No es así. Basta con fijarse en el ambiente del hospital, en este universo donde enfermeros, médicos y rehabilitadores hacen todo lo posible para aliviar el sufrimiento de sus semejantes. Cuando contemplas el trabajo colaborativo que se hace aquí, reflexiona el enfermo, «el mundo se convierte en un espacio de belleza, cooperación y respeto». Kureishi se siente en deuda. Es más, en una deuda que nunca podrá saldar, y que por lo menos debe producir un agradecimiento sin límites. «Los demás hacen cosas por mí y yo no puedo corresponderles, salvo con mi gratitud. No parece un intercambio muy equilibrado. Pero me llega al corazón».
«Somos lo que nos contamos»
Y este reconocimiento se traslada de nuevo al propio yo, que adquiere de este modo una entidad que trasciende la dimensión física o material. No estoy hablando de una perspectiva espiritual o religiosa, que el autor no menciona más que para rechazarla, sino al yo como ser consciente y, sobre todo, a su manifestación más emblemática, su capacidad para representar el mundo y habitarlo, de una manera que solo el ser humano puede hacer. «Al menos no he perdido lo que siempre ha sido lo más importante para mí: la capacidad de expresarme». Luego Kureishi corrige esa plasmación personal y la eleva a lo universal: «Los seres humanos somos aquello que nos contamos».
La escritura se convierte así no solo en la forma de explicar el mundo y, en particular, esa prisión vital a la que Kureishi se ha visto confinado, sino también y muy especialmente, la forma más eficaz de resistencia ante la adversidad. Podría expresarse de manera sencilla, casi trivial. «Tenía una vida plena y placentera, y de pronto un día sufrí un accidente y esa vida se terminó». Pero también podría manifestarse de este otro modo: somos mortales y somos bien conscientes de ello, pero nunca estamos suficientemente preparados para la ejecución.
La aceptación puede revestirse de sarcasmo: ¡quién lo diría, el mundo es un lugar peligroso! Suceden cosas inesperadas y una buena parte de ellas nos lesionan. «Si no quieres sufrir graves lesiones o morir, evita los lavabos, las escaleras, los jardines y las calles». El mundo «es una máquina de matar». En serio, un accidente, como la vida en su conjunto, es solo «puro azar», sin significado alguno. Aceptarlo así no supone rendirse, sino todo lo contrario. No es expresión de debilidad sino de fortaleza: «De hecho, soy más fuerte ahora como inválido», confiesa Kureishi.
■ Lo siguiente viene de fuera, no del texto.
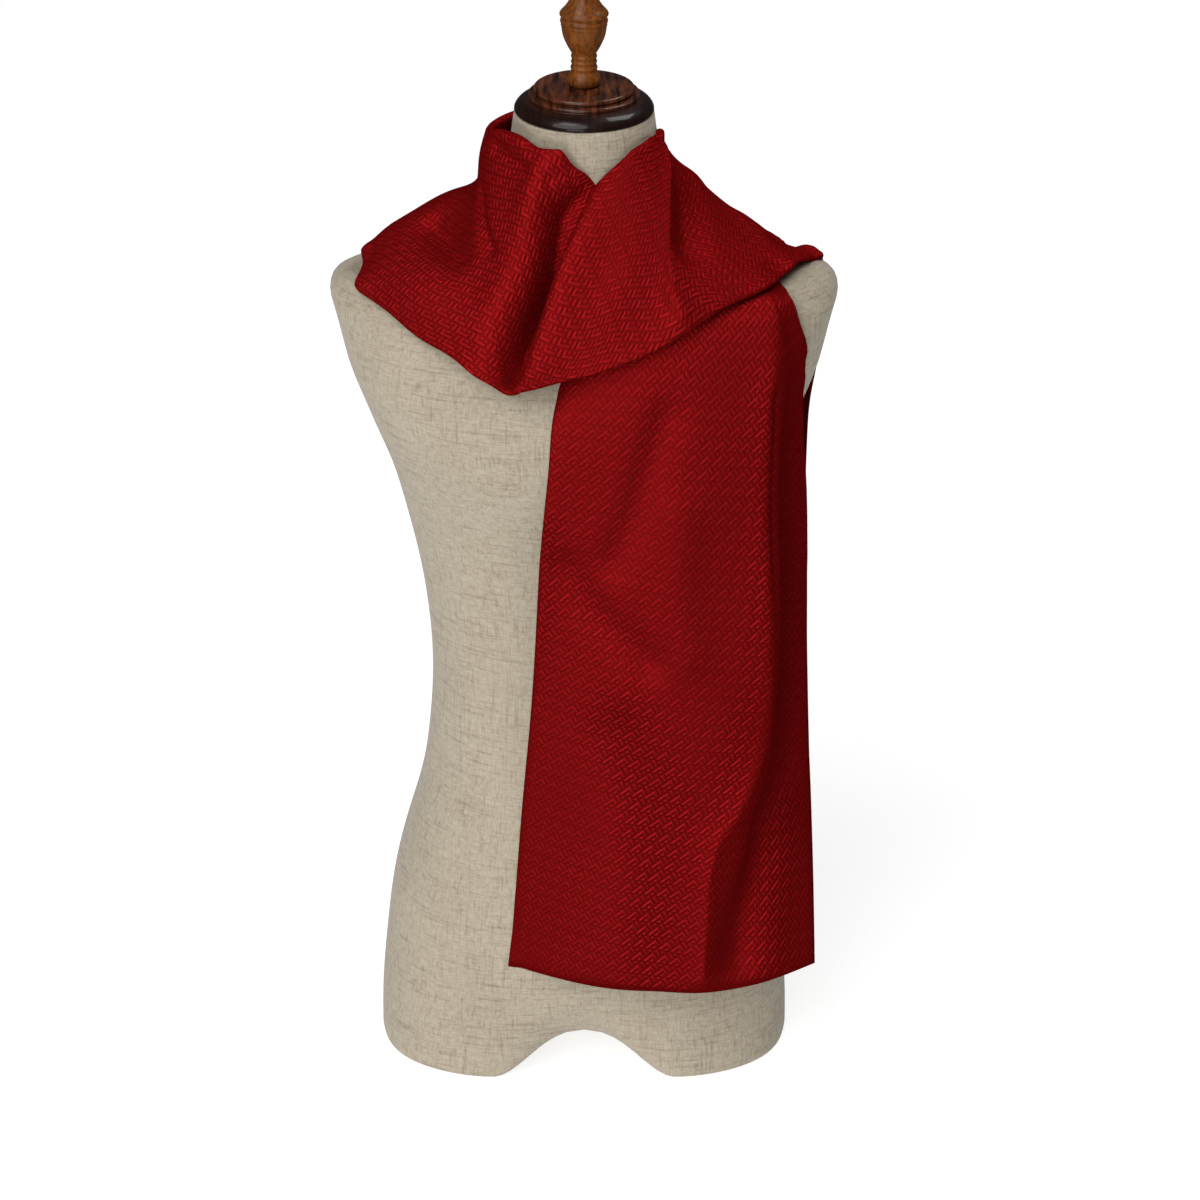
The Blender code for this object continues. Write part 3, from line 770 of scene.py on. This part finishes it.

Un año después del accidente, cuando termina el libro, el paciente ha mejorado algo y puede estar en su casa, pero básicamente su situación permanece estacionaria. Apenas puede moverse, pero ahora en cambio sabe mucho más. Sabe, por ejemplo, que la escritura le ha salvado. Y le ha hecho comprender que el destino humano se parece mucho a alguien que camina tranquilamente hacia el desastre. Aun así, concluye, «no pienso hundirme; sacaré algo valioso de todo esto».